[Start Data section]
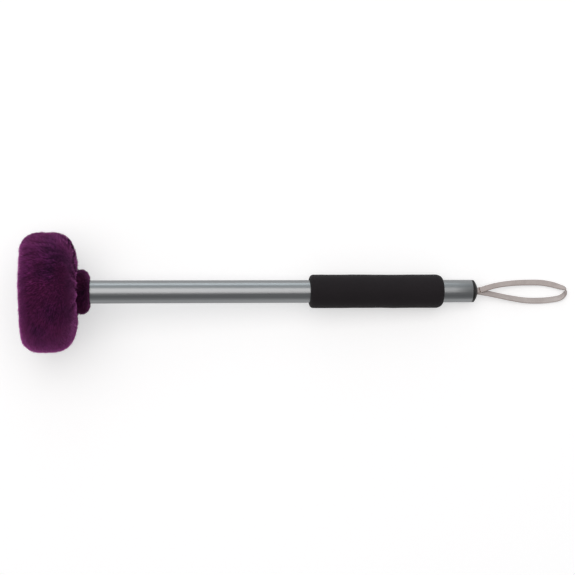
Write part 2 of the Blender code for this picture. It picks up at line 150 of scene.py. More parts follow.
TUFT_PULL = (0.10, 0.30)  # of a strand's middle and end to its tuft's tip
ROOT_SINK = 0.0003
STRAND_WIDE = (0.00021, 0.15)  # half width and its spread
STRAND_KNEE = (0.55, 0.8)  # its middle's share of the height and of the width
STRAND_FLOOR = (0.00005, 0.02, 0.003)  # least height, and its rise from this far below the floor
ROUND_SHADE = 0.45  # how much a strand's three sides turn its normals from the skin's
DULL_STROKES = (0.8, 1.2)  # how likely dark strokes are duller, and from what contrast

FLEECES = [
    # name, colour of the roots, colour of the tips, sheen
    # The dark roots and backing are painted shade deep in the pile.
    ("purple_fleece_backing", (0.012, 0.002, 0.013), (0.08, 0.011, 0.075), 0.6),
    ("purple_fleece_pile", (0.010, 0.0016, 0.011), (0.190, 0.027, 0.160), 1.0),
    # The collar's two are darker copies of the head's fleece: painted shade.
    ("collar_fleece_backing", (0.010, 0.002, 0.010), (0.050, 0.007, 0.044), 0.10),
    ("collar_fleece_pile", (0.007, 0.0011, 0.007), (0.080, 0.011, 0.060), 0.36),
    # A copy of the pile with less sheen: painted shade behind the head and on its rim at +Y.
    ("painted_shade_fleece_pile", (0.010, 0.0016, 0.011), (0.185, 0.026, 0.150), 0.48),
    # Near black and with little sheen: painted shade in deep gathers and along the fold.
    ("painted_crease_shade_pile", (0.005, 0.0008, 0.005), (0.045, 0.006, 0.036), 0.06),
]

# The dark line of a fold behind the rim, painted shade where the camera sees it: places in its
# picture, in pixels
FOLD = [(68.6, 237.5), (70.9, 241.0), (72.7, 244.0), (74.0, 247.0), (74.8, 250.0), (74.7, 253.0),
        (73.8, 256.5), (73.4, 259.0), (74.0, 262.0), (74.9, 265.0), (75.8, 268.0), (76.4, 271.0)]
FOLD_WIDE = 0.75

# Collar
COLLAR_R = 0.0217
COLLAR_PILE_DEEP = 0.0021
SOFT_COLLAR = (0.0525, 0.0629)
COLLAR_LIP = (0.0648, 0.0120)  # its edge is turned in and laid round the tube
COLLAR_FRONT_ROUND = 0.0022
COLLAR_REAR_ROUND = (0.0050, 0.0075)
COLLAR_SPACING = 0.0006
COLLAR_SEGMENTS = 200
COLLAR_LUMPS = (0.0024, 0.00032, 36)
COLLAR_LUMPS_OVER = 0.003  # they rise over this, from the neck out
COLLAR_TONE = (0.0019, 2.2, 17)
CORD_R = 0.0013
CORD_ALONG = 0.0575
CORD_TURNS = 22
CORD_SEGMENTS = (240, 16)
CORD_WAIST = 0.80  # share of its radius between the plies

# Core and padding
CORE_R = 0.030
CORE_START = 0.012
CORE_END = 0.040
FELT_R = 0.038
PAD_SEGMENTS = 120
PAD_SPACING = 0.0016
PAD_LUMPS = [(0.006, 1.0), (0.0022, 0.4)]  # cell, and share of the roughness
WAD_HOLE_R = 0.0012

# Foam grip
GRIP_R = 0.0164
GRIP_START = 0.2760
GRIP_END = 0.4078
GRIP_FRONT_ROUND = 0.0034
GRIP_REAR_ROUND = 0.0070
GRIP_LIP = 0.0006
GRIP_INNER_ROUND = 0.0020
GRIP_SEGMENTS = 128
GRIP_SPACING = 0.0011
BORE_SPACING = 0.008
GRIP_PRESS_SOFT = 0.0002
GRIP_LUMPS = [(0.019, 0.00016, 11), (0.006, 0.00006, 12)]

# End cap
CAP_START = TUBE_END + GAP
CAP_RIM = 0.0019
CAP_R = 0.0110
CAP_DOME_R = 0.0170
CAP_DOME_EDGE_R = 0.0106
CAP_APEX = 0.4433
CAP_HOLE_R = 0.0045
CAP_SHANK_R = TUBE_BORE_R - GAP
CAP_SHANK_START = 0.4210
CAP_EDGE_R = 0.0003
CAP_HOLE_EDGE_R = 0.0005
CAP_SEGMENTS = 112
CHAMBER_R = 0.0075
CHAMBER_END = 0.4355

# Strap
STRAP_WIDE = 0.0058
STRAP_THICK = 0.0012
STRAP_EDGE_R = 0.00035
STRAP_CROWN = 0.00006
STRAP_LIFT = 0.0001  # its least height over the floor
STRAP_STEPS = 8  # from one station to the next
LEG_SHIFT = 0.0005  # at the cap each leg lies this far to its own side,
LEG_LIFT = 0.00065  # this far above or below the middle,
LEG_ROLL = 20  # and rolled by these degrees
STUB_STATIONS = (0.4290, 0.4340, 0.4385, 0.4425)
STITCHES = 5  # on each leg
STITCH_ROW = -0.0015  # from the pivot to the row
STITCH_PITCH = 0.00105
STITCH_LONG = 0.0011
STITCH_SINK = 0.00005
THREAD_R = 0.00040
STITCH_ARCH = (0.6, 0.6)  # its height in radii, and the share of it that is sunk
STRAP_ROUTE = [
    # millimetres past the pivot, towards +Y and up, and roll in degrees
    (0.2, 1.2, 11.4, 22), (3.0, 2.1, 11.1, 26), (7.0, 3.4, 10.5, 30), (17.0, 5.8, 8.5, 34),
    (31.7, 7.7, 5.8, 30), (46.4, 8.3, 3.8, 22), (61.0, 8.1, 2.5, 18), (71.9, 6.3, 2.3, 20),
    (79.6, 4.0, 2.7, 36), (84.2, 2.6, 3.1, 56), (85.5, 0.8, 3.3, 74), (85.3, -1.2, 3.3, 104),
    (83.8, -4.0, 2.9, 126), (79.6, -7.1, 2.1, 150), (71.9, -8.7, 1.6, 166), (61.0, -9.7, 1.6, 168),
    (46.4, -9.5, 2.6, 160), (31.7, -7.4, 4.6, 152), (17.0, -4.5, 7.4, 148), (7.0, -2.4, 9.1, 152),
    (3.0, -1.7, 9.7, 156), (0.2, -1.1, 10.1, 160),
]

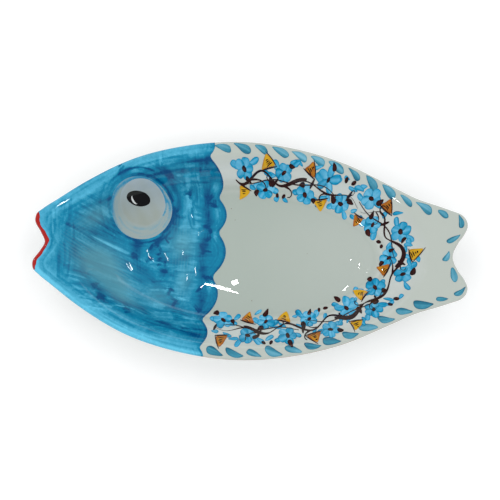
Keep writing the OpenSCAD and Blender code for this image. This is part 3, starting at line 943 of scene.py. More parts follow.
[End Data section]
All the entries above need to be reproduced exactly.

• [Task solution]:
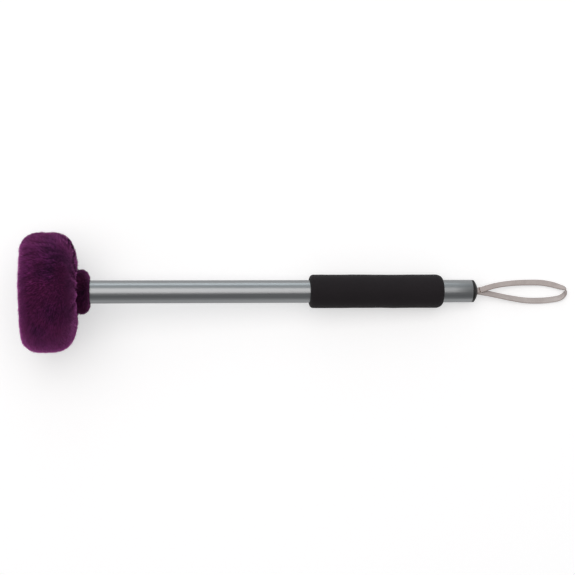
Write part 2 of the Blender code for this picture. It picks up at line 150 of scene.py. More parts follow.
TUFT_PULL = (0.10, 0.30)  # of a strand's middle and end to its tuft's tip
ROOT_SINK = 0.0003
STRAND_WIDE = (0.00021, 0.15)  # half width and its spread
STRAND_KNEE = (0.55, 0.8)  # its middle's share of the height and of the width
STRAND_FLOOR = (0.00005, 0.02, 0.003)  # least height, and its rise from this far below the floor
ROUND_SHADE = 0.45  # how much a strand's three sides turn its normals from the skin's
DULL_STROKES = (0.8, 1.2)  # how likely dark strokes are duller, and from what contrast

FLEECES = [
    # name, colour of the roots, colour of the tips, sheen
    # The dark roots and backing are painted shade deep in the pile.
    ("purple_fleece_backing", (0.012, 0.002, 0.013), (0.08, 0.011, 0.075), 0.6),
    ("purple_fleece_pile", (0.010, 0.0016, 0.011), (0.190, 0.027, 0.160), 1.0),
    # The collar's two are darker copies of the head's fleece: painted shade.
    ("collar_fleece_backing", (0.010, 0.002, 0.010), (0.050, 0.007, 0.044), 0.10),
    ("collar_fleece_pile", (0.007, 0.0011, 0.007), (0.080, 0.011, 0.060), 0.36),
    # A copy of the pile with less sheen: painted shade behind the head and on its rim at +Y.
    ("painted_shade_fleece_pile", (0.010, 0.0016, 0.011), (0.185, 0.026, 0.150), 0.48),
    # Near black and with little sheen: painted shade in deep gathers and along the fold.
    ("painted_crease_shade_pile", (0.005, 0.0008, 0.005), (0.045, 0.006, 0.036), 0.06),
]

# The dark line of a fold behind the rim, painted shade where the camera sees it: places in its
# picture, in pixels
FOLD = [(68.6, 237.5), (70.9, 241.0), (72.7, 244.0), (74.0, 247.0), (74.8, 250.0), (74.7, 253.0),
        (73.8, 256.5), (73.4, 259.0), (74.0, 262.0), (74.9, 265.0), (75.8, 268.0), (76.4, 271.0)]
FOLD_WIDE = 0.75

# Collar
COLLAR_R = 0.0217
COLLAR_PILE_DEEP = 0.0021
SOFT_COLLAR = (0.0525, 0.0629)
COLLAR_LIP = (0.0648, 0.0120)  # its edge is turned in and laid round the tube
COLLAR_FRONT_ROUND = 0.0022
COLLAR_REAR_ROUND = (0.0050, 0.0075)
COLLAR_SPACING = 0.0006
COLLAR_SEGMENTS = 200
COLLAR_LUMPS = (0.0024, 0.00032, 36)
COLLAR_LUMPS_OVER = 0.003  # they rise over this, from the neck out
COLLAR_TONE = (0.0019, 2.2, 17)
CORD_R = 0.0013
CORD_ALONG = 0.0575
CORD_TURNS = 22
CORD_SEGMENTS = (240, 16)
CORD_WAIST = 0.80  # share of its radius between the plies

# Core and padding
CORE_R = 0.030
CORE_START = 0.012
CORE_END = 0.040
FELT_R = 0.038
PAD_SEGMENTS = 120
PAD_SPACING = 0.0016
PAD_LUMPS = [(0.006, 1.0), (0.0022, 0.4)]  # cell, and share of the roughness
WAD_HOLE_R = 0.0012

# Foam grip
GRIP_R = 0.0164
GRIP_START = 0.2760
GRIP_END = 0.4078
GRIP_FRONT_ROUND = 0.0034
GRIP_REAR_ROUND = 0.0070
GRIP_LIP = 0.0006
GRIP_INNER_ROUND = 0.0020
GRIP_SEGMENTS = 128
GRIP_SPACING = 0.0011
BORE_SPACING = 0.008
GRIP_PRESS_SOFT = 0.0002
GRIP_LUMPS = [(0.019, 0.00016, 11), (0.006, 0.00006, 12)]

# End cap
CAP_START = TUBE_END + GAP
CAP_RIM = 0.0019
CAP_R = 0.0110
CAP_DOME_R = 0.0170
CAP_DOME_EDGE_R = 0.0106
CAP_APEX = 0.4433
CAP_HOLE_R = 0.0045
CAP_SHANK_R = TUBE_BORE_R - GAP
CAP_SHANK_START = 0.4210
CAP_EDGE_R = 0.0003
CAP_HOLE_EDGE_R = 0.0005
CAP_SEGMENTS = 112
CHAMBER_R = 0.0075
CHAMBER_END = 0.4355

# Strap
STRAP_WIDE = 0.0058
STRAP_THICK = 0.0012
STRAP_EDGE_R = 0.00035
STRAP_CROWN = 0.00006
STRAP_LIFT = 0.0001  # its least height over the floor
STRAP_STEPS = 8  # from one station to the next
LEG_SHIFT = 0.0005  # at the cap each leg lies this far to its own side,
LEG_LIFT = 0.00065  # this far above or below the middle,
LEG_ROLL = 20  # and rolled by these degrees
STUB_STATIONS = (0.4290, 0.4340, 0.4385, 0.4425)
STITCHES = 5  # on each leg
STITCH_ROW = -0.0015  # from the pivot to the row
STITCH_PITCH = 0.00105
STITCH_LONG = 0.0011
STITCH_SINK = 0.00005
THREAD_R = 0.00040
STITCH_ARCH = (0.6, 0.6)  # its height in radii, and the share of it that is sunk
STRAP_ROUTE = [
    # millimetres past the pivot, towards +Y and up, and roll in degrees
    (0.2, 1.2, 11.4, 22), (3.0, 2.1, 11.1, 26), (7.0, 3.4, 10.5, 30), (17.0, 5.8, 8.5, 34),
    (31.7, 7.7, 5.8, 30), (46.4, 8.3, 3.8, 22), (61.0, 8.1, 2.5, 18), (71.9, 6.3, 2.3, 20),
    (79.6, 4.0, 2.7, 36), (84.2, 2.6, 3.1, 56), (85.5, 0.8, 3.3, 74), (85.3, -1.2, 3.3, 104),
    (83.8, -4.0, 2.9, 126), (79.6, -7.1, 2.1, 150), (71.9, -8.7, 1.6, 166), (61.0, -9.7, 1.6, 168),
    (46.4, -9.5, 2.6, 160), (31.7, -7.4, 4.6, 152), (17.0, -4.5, 7.4, 148), (7.0, -2.4, 9.1, 152),
    (3.0, -1.7, 9.7, 156), (0.2, -1.1, 10.1, 160),
]

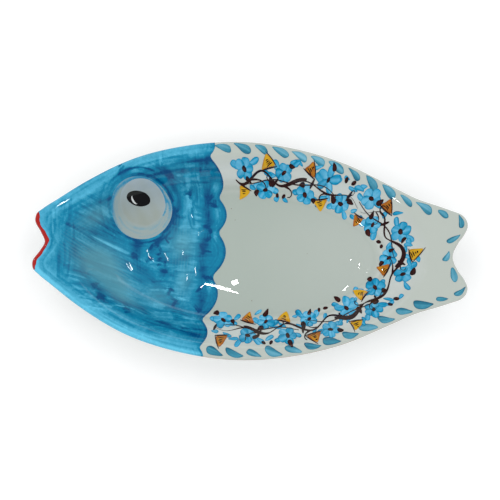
Keep writing the OpenSCAD and Blender code for this image. This is part 3, starting at line 943 of scene.py. More parts follow.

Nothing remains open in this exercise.